The claim that germany has sufficient capacity for its energy needs is just wrong.


That is true, but it is also not the goal to achieve 100% secured power output, nor is it necessary. The calculations that determine the necessary electricity production to cover Germany's needs at all times are more complicated than just looking at the installed secured power output and involve factors, such as the likelihood of unavailable renewable energy production. And even if the worst case happens, there are solid strategies in place to avoid a blackout, including backup power plants and coordination with high energy consumers to reduce or shut down their consumption.

And all of this still ignores the fact, that there is a highly connected international electricity market, that large scale storage solutions are being prepared, and that the grid is becoming more decentralized.


this is all well and good but seems to ignore the central problem - energy security is a national priority. Hand waving away the problem by pointing to energy markets or a decentralised grid does not address the fundamental issue.

You are right, the goal is not 100% secured energy supply but we have multiple problems at the same time - energy security and climate change to name just two.


Zoom out one more time and you see that the world gained a solution to climate change that is actually competitive economically.

Competitive even without a strong government regulation to enforce people paying for externalities, and even working against the entrenched intests of fossil fuels.

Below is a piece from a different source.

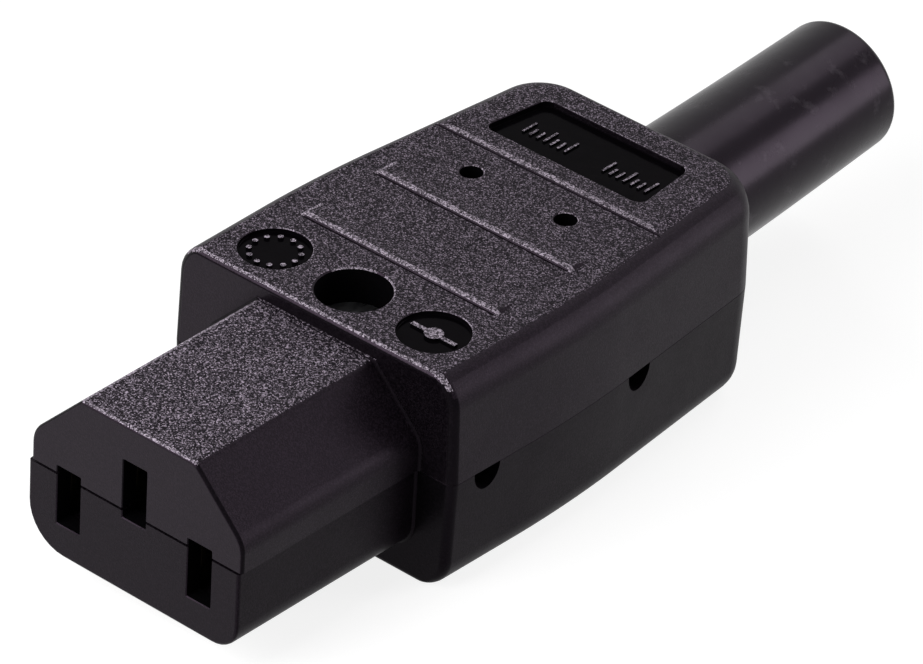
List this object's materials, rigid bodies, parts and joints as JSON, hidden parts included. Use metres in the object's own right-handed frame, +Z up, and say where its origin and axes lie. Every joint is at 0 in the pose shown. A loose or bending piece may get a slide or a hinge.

A solution which is rolling out at a truly astonishing rate.

What happens in Germany is irrelevant compared with what has happened globally due, in large part, to Germany.


Yep. We all gained primarily a lower living standard without reducing any CO2 consumption globally at all _and_ without improving the environment locally. Looks like a good policy to continue with, doesn't it?


The grid in Europe is so stable that you can literally use it to synchronise a clock by counting the oscillations.

Error over time: 0


Total frequency error over time is not a good measure of stability because the frequency is actively adjusted to control this. The grid could fail every day and still have 0 frequency error over time if they ran it faster when it was working to compensate.